Washington has given up six power play goals to Tampa Bay on just 15 opportunities in this series. That means the Lightning's power play is producing at a blistering rate of 40-percent. That's an insanely good power play rate and that may be putting it mildly.

So far, the penalty kill has had no answer for how to shut down a Tampa Bay unit that features Steven Stamkos and Nikita Kucherov setting up for one-timers and being quarterbacked by Victor Hedman. That's a formidable cast.

If you can't beat it, then there's only one solution: Stay out of the box.

Despite everything that went wrong in Game 5, the one thing the Caps did right was not give up many penalties. They took only one on the night and even that one was avoidable as Brett Connolly got caught holding Brayden Point trying to get around him to get the puck.

3. Win the top line matchup

The Lightning have found success matching their fourth line against Ovechkin. Of his six points this series, only two of them (one goal, one assist) have come at 5-on-5. That's not good enough.

It's gut check time. The Caps need their best players to be at their best and that means Ovechkin has to win the matchup against Chris Kunitz, Cedric Paquette and Ryan Callahan. In Game 5, Tampa Bay's fourth line actually outscored Ovechkin's line in 5-on-5 play 2-0.

Washington will not win this game if the fourth line outscores Ovechkin's line. It's just that simple.

4. Take advantage of the power play opportunities

The Caps scored at least one power play goal in Game 1 and Game 2, both wins. They have not scored any since and have lost all three games since. They scored on three of seven opportunities in the first two games and zero of seven opportunities in the last three.

Not a coincidence.

Granted, they did not draw any penalties in Game 5, but it seems unlikely the Lightning will stay out of the box for another sixty minutes. At some point, they will take a penalty and when they do, Washington must take advantage.

5. Win the goalie matchup

Not much attention has been paid to Braden Holtby in this series. The Caps are not facing elimination because they have been getting bad goaltending, but when the Lightning needed Andrei Vasilevskiy to steal them a win and up his game to get them back into the series, he responded.

Vasilevskiy has been brilliant the last three games as he has turned aside 100 of the 106 shots he has faced for a .943 save percentage. For the series, Holtby has a save percentage of only .883.

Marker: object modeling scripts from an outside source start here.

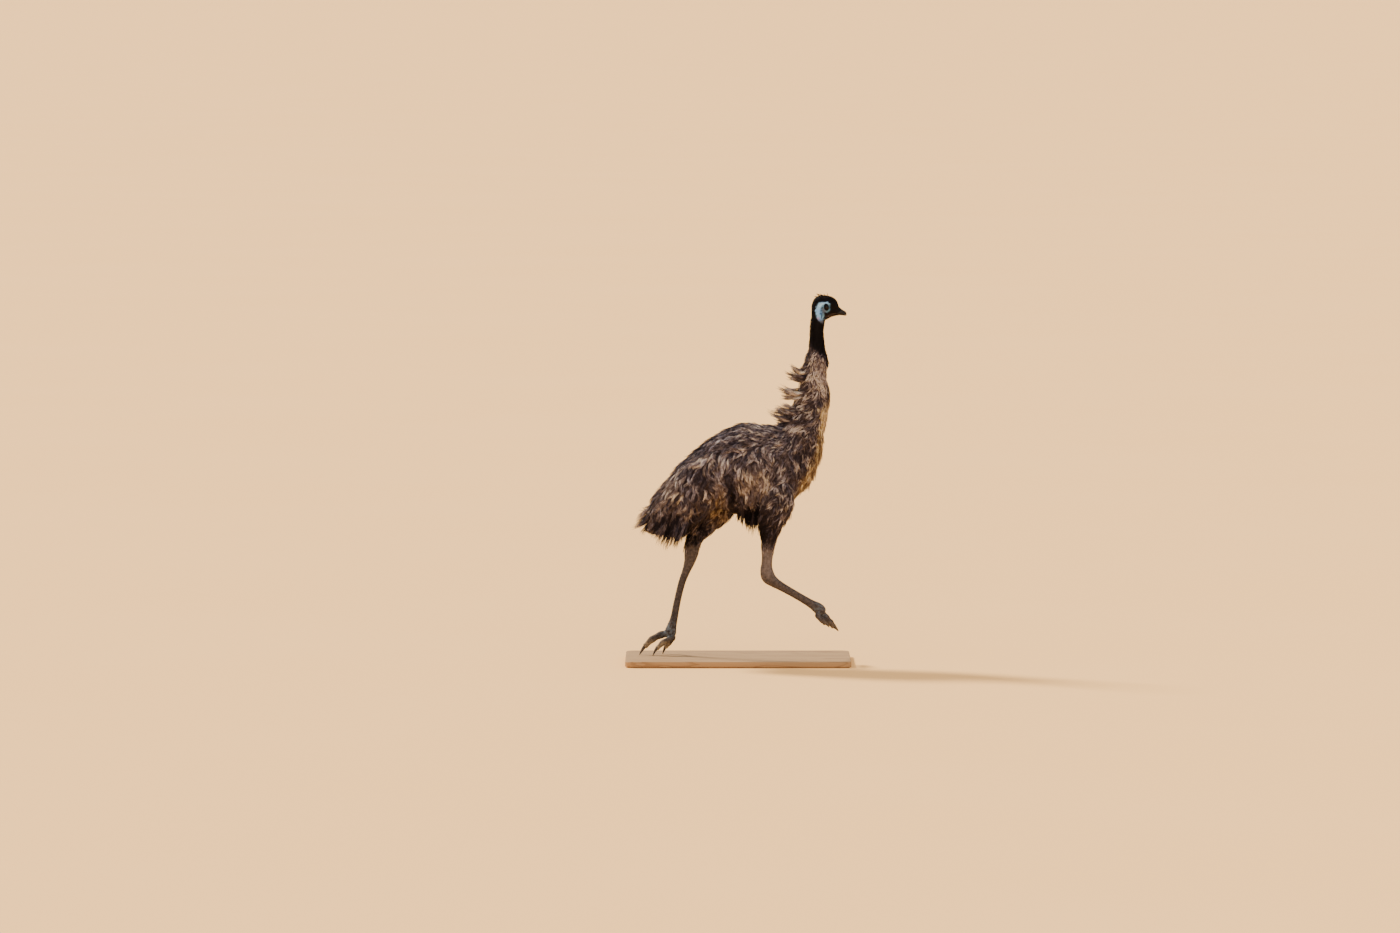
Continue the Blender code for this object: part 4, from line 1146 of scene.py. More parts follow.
def candidates(mesh, rng):
    """Points spread over the mesh, thickest where the coat is finest, with their normals."""
    points, out = coordinates(mesh), normals(mesh)
    corners = np.empty(len(mesh.loop_triangles) * 3, np.int32)
    mesh.loop_triangles.foreach_get("vertices", corners)
    corners = corners.reshape(-1, 3)
    a, b, c = (points[corners[:, k]] for k in range(3))
    area = np.linalg.norm(np.cross(b - a, c - a), axis=1) / 2
    middle = (a + b + c) / 3
    wanted = area / spacing_at(lie_at(middle)[1]) ** 2 * 9
    wanted[(middle[:, 2] < COAT_LOW) | (middle[:, 0] > COAT_FRONT)] = 0
    count = np.floor(wanted + rng.random(len(wanted))).astype(int)
    of = np.repeat(np.arange(len(corners)), count)
    u, v = np.sqrt(rng.random(len(of))), rng.random(len(of))
    shares = np.stack([1 - u, u * (1 - v), u * v], -1)
    place = sum(points[corners[of, k]] * shares[:, k:k + 1] for k in range(3))
    lean = sum(out[corners[of, k]] * shares[:, k:k + 1] for k in range(3))
    return place, unit(lean)


print("locks 12 and 90 mm long stand apart by:", spacing_at(0.012), spacing_at(0.090))

# %% [markdown]
# ## Scattering
#
# Points drawn at random clump, and a grid shows its rows. Taking them in random order and keeping
# only those that have room gives the even but irregular spread of real feathers. A dictionary of
# cells, each as wide as the largest spacing, keeps the search short.

# %% Scattering
NEIGHBOURS = [(dx, dy, dz) for dx in (0, -1, 1) for dy in (0, -1, 1) for dz in (0, -1, 1)]


def scattered(points, spacing, rng):
    """Picks points in random order so that none is closer to another than its spacing."""
    kept = []
    for low, high in ((0.0, 0.006), (0.006, 0.012), (0.012, 1.0)):
        mine = np.nonzero((spacing >= low) & (spacing < high))[0]
        cell = spacing[mine].max()
        keys = np.floor(points[mine] / cell).astype(int)
        taken = {}
        for k in rng.permutation(len(mine)):
            i, (x, y, z) = mine[k], keys[k]
            px, py, pz = points[i]
            limit = spacing[i] ** 2
            clash = False
            for dx, dy, dz in NEIGHBOURS:
                for qx, qy, qz in taken.get((x + dx, y + dy, z + dz), ()):
                    if (px - qx) ** 2 + (py - qy) ** 2 + (pz - qz) ** 2 < limit:
                        clash = True
                        break
                if clash:
                    break
            if not clash:
                taken.setdefault((x, y, z), []).append((px, py, pz))
                kept.append(i)
    return np.array(kept)


print("cells searched round each point:", len(NEIGHBOURS))

# %% [markdown]
# ## Where nothing grows
#
# Eye, ear and mouth stay free, the cheek is nearly bare, and the trousers end above the hocks in a
# wavering line. Leaving roots out is simpler than cutting finished plumes away.

# %% Roots
EYE_CLEAR, EAR_CLEAR = 0.0135, 0.0045
MOUTH_FROM, MOUTH_HEIGHT, MOUTH_CLEAR = 0.452, 1.6790, 0.0022
TROUSER_ENDS, TROUSER_WAVER = (0.552, 0.556), 0.010  # heights on the right and left leg
PLUCKED = 0.997  # share of the roots missing where the skin is bare
rng = np.random.default_rng(11)
spots, leans = candidates(skin_mesh, rng)
in_eye = np.hypot(spots[:, 0] - EYE_X, spots[:, 2] - EYE_Z) < EYE_CLEAR
in_ear = np.hypot(spots[:, 0] - EAR[0], spots[:, 2] - EAR[2]) < EAR_CLEAR
in_mouth = (spots[:, 0] > MOUTH_FROM) & (np.abs(spots[:, 2] - MOUTH_HEIGHT) < MOUTH_CLEAR)
shank_end = np.where(spots[:, 1] < 0, *TROUSER_ENDS) + TROUSER_WAVER * ripple(spots, 0.04, 2)
sparse = rng.random(len(spots)) < PLUCKED * bareness(spots)
grows = ~(in_eye | in_ear | in_mouth | sparse | (spots[:, 2] < shank_end))
spots, leans = spots[grows], leans[grows]
spacing = spacing_at(lie_at(spots)[1])
chosen = scattered(spots, spacing, rng)
roots, root_leans = spots[chosen], leans[chosen]
print("locks:", len(roots))

# %% [markdown]
# ## Combing
#
# Each lock walks over the skin in a few steps, as a comb would pull it. The nearest place on the
# skin holds it down, and its lift raises it. Where the skin turns away faster than the plume can
# bend, or the table calls it loose, it keeps its own way instead. Ripples give neighbours the same
# swing and sway, which is what gathers them into larger locks.

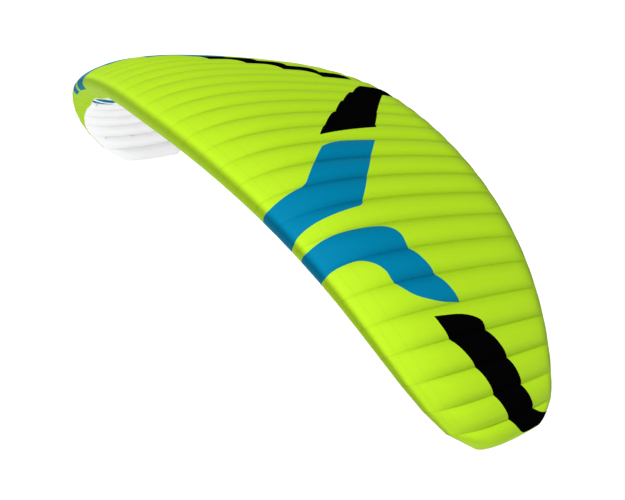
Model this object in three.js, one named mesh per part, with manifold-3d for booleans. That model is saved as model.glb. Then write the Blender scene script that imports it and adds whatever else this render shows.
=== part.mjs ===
// A ram-air foil kite, inflated, without its lines.
//
// Units are millimetres, +Z is up. The leading edge faces -Y and the trailing edge +Y. The span
// runs along X, with the left wing tip at +X. The origin is on the middle rib's chord line, at
// 30 % of the chord, where the bridle's pull passes.
//
// Ribs are numbered from 0 at the left tip to 34 at the right tip, and cell n lies between rib n
// and rib n + 1. A place on the cloth is given by a rib number (which may be a fraction), the
// share v of the chord behind the leading edge, and the upper or lower side.

import * as THREE from "three";
import * as BufferGeometryUtils from "three/addons/utils/BufferGeometryUtils.js";
import Module from "manifold-3d";

const wasm = await Module();
wasm.setup();

// ---------------------------------------------------------------------------------------------
// Driving dimensions
// ---------------------------------------------------------------------------------------------

const CENTRE_CHORD = 2200;
const HALF_SPAN = 3490; // along the cloth, from the middle rib to a tip
const CELLS = 34;
const MIDDLE_RIB = CELLS / 2;

// Front view: the slope of the arc, in radians, grows from 0 at the middle rib to ARC_TIP.
const ARC_INNER = 0.613;
const ARC_TIP = 1.6;
const ARC_POWER = 3.82;

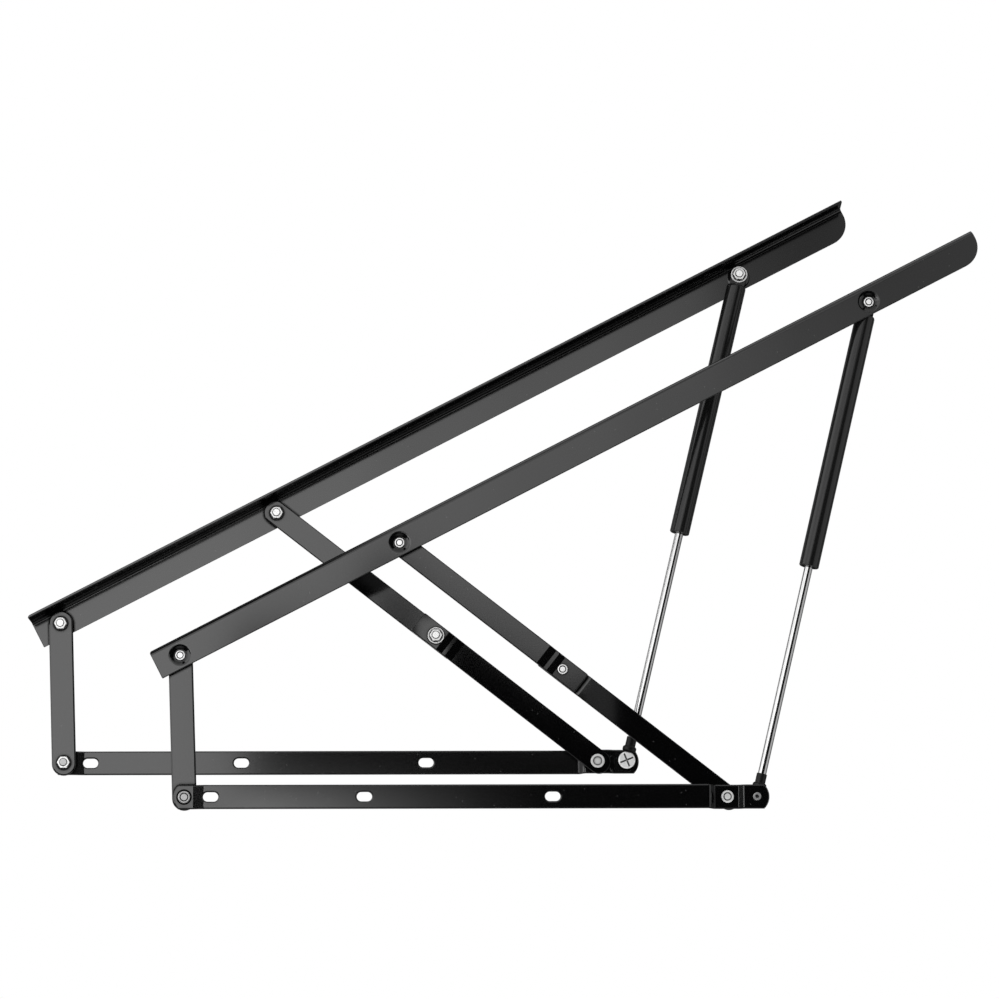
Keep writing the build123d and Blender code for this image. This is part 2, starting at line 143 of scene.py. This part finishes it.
toned = add_node(skin, "ShaderNodeVectorMath", {"operation": "SCALE"},
                 {0: given["Colour"], "Scale": shade})
rough = computed(skin, "MULTIPLY_ADD", centred, given["Roughness Spread"], given["Roughness"],
                 clamp=True)
close_group(skin, {"Colour": (COLOUR, toned.outputs[0]), "Roughness": (NUMBER, rough),
                   "Height": (NUMBER, grain.outputs["Fac"])})

# Effect: sparse specks, where dust fell into the wet coat or settled on the finished part
specks, given = new_group(
    "dust specks",
    {"Scale": (NUMBER, 160.0), "Size": (NUMBER, 0.12), "Share": (NUMBER, 0.2)})
place = add_node(specks, "ShaderNodeTexCoord", {}, {}).outputs["Object"]
cells = add_node(specks, "ShaderNodeTexVoronoi", {}, {"Vector": place, "Scale": given["Scale"]})
pick = add_node(specks, "ShaderNodeSeparateColor", {}, {"Color": cells.outputs["Color"]})
near = computed(specks, "LESS_THAN", cells.outputs["Distance"], given["Size"])
chosen = computed(specks, "LESS_THAN", pick.outputs[0], given["Share"])
mask = computed(specks, "MULTIPLY", near, chosen)
close_group(specks, {"Mask": (NUMBER, mask)})

# Effect: grooves and dished middles hold dirt and dark residue of the plating or paint bath.
# The same ambient occlusion mask also darkens every place close to another part, as painted
# shade: contact shadow where the parts meet or overhang.
clean_unshaded_opening = 0.9
grimy_shaded_opening = 0.78
recess, given = new_group("grime and painted shade in recesses", {"Reach": (NUMBER, 0.002)})
opening = add_node(recess, "ShaderNodeAmbientOcclusion", {"samples": 8}, {"Distance": given["Reach"]})
mask = add_node(recess, "ShaderNodeMapRange", {},
                {"Value": opening.outputs["AO"], "From Min": clean_unshaded_opening, "From Max": grimy_shaded_opening})
close_group(recess, {"Mask": (NUMBER, mask.outputs["Result"])})

lacquer_ior = 1.79
# The recess mask lays this near black over a finish: grime, and painted shade close to other parts.
grime_and_shade_colour = (0.002, 0.002, 0.002)


def laid_over(tree, below, colour, mask):
    """Colour below, covered by another one where the mask is 1."""
    mix = add_node(tree, "ShaderNodeMix", {"data_type": "RGBA"},
                   {"Factor": mask, "A": below, "B": (*colour, 1)})
    return mix.outputs["Result"]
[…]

Again, Washington is not down 3-2 in the series because of goaltending. Holtby has faced far fewer shots than Vasilevskiy and has been just about the only thing that has worked against Tampa Bay's lethal power play.

But as one of the team's top players, the Caps need Holtby to step up the way Vasilevskiy has. Game 6 will be about winning by any means necessary. If that means they need a hat trick from Ovechkin so be it. If that means they need Holtby to steal it for them, so be it.

Holtby has to be just as good as Vasilevskiy in Game 6, if not better, for Washington to come out on top.